Dev Iyer

History Doesn't Repeat Itself, but It Often Rhymes

System Architecture Diagram

In the summer of 1862, America was playing catchup in a world being transformed by the Industrial Revolution. The advent of steel manufacturing and advancements in chemical engineering were automating labor jobs that had been feeding agricultural families for decades. 

Abraham Lincoln believed in industry over agriculture. He envisioned the practical application of these new technologies as his ticket to modernizing the national economy. However, Lincoln foresaw there was a piece of the puzzle left unsolved

You see, America’s backbone at the time was comprised of millions of farming and land-owning families, who saw the industrialization as a threat to their entire livelihood - hell, to their entire Protestant work ethic and way of life (does that sound familiar?)

Lincoln believed the government’s responsibility was to the people, not the technology. Therefore, Lincoln swiftly signed three acts in three months that forever transformed our nation between May and July 1862. 

First, Lincoln signed into law the Pacific Railway Act, which established a public-private partnership to build a network of Transcontinental Railroads linking the Atlantic and Pacific Oceans. 

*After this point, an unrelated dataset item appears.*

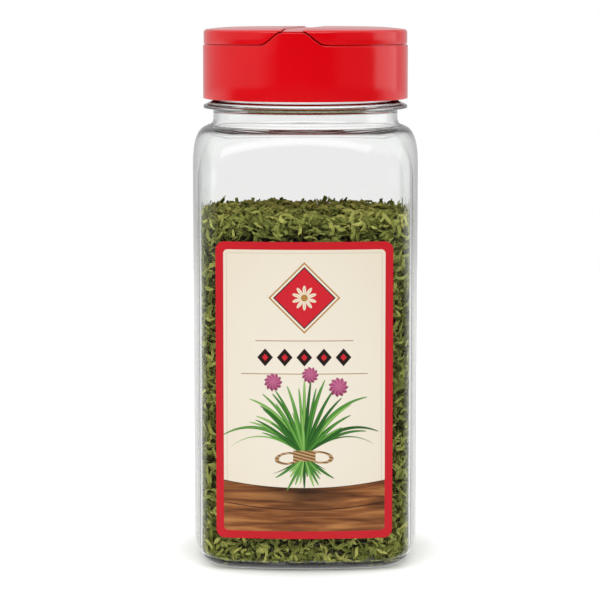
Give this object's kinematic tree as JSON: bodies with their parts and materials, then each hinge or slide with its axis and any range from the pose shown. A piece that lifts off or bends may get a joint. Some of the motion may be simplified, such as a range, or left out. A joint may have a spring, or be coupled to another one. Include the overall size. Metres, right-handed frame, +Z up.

Second, Lincoln signed the Homestead Act, which granted a families, free of charge, 160 acres of government land in the Western Territories with the option to purchase that land at a discounted price in the future. 

Third, Lincoln signed the Morrill Act, which established the first system of land-grant colleges across existing and new territories, which educated children of settlement families on the recent advancements in agricultural science and machinery . 

So in other words, how did Lincoln handle the automation of jobs brought about by technology?

First he gave agricultural families an incentive to start over. Then, he built an educational system to train their children on the latest technology. Finally, he subsidized a large civil engineering project to employ millions of people using these new technologies.

The results? Within 50 years, the United States was graduating 3000 engineers per year to become the world leader in technical education with groundbreaking inventions releasing each decade. 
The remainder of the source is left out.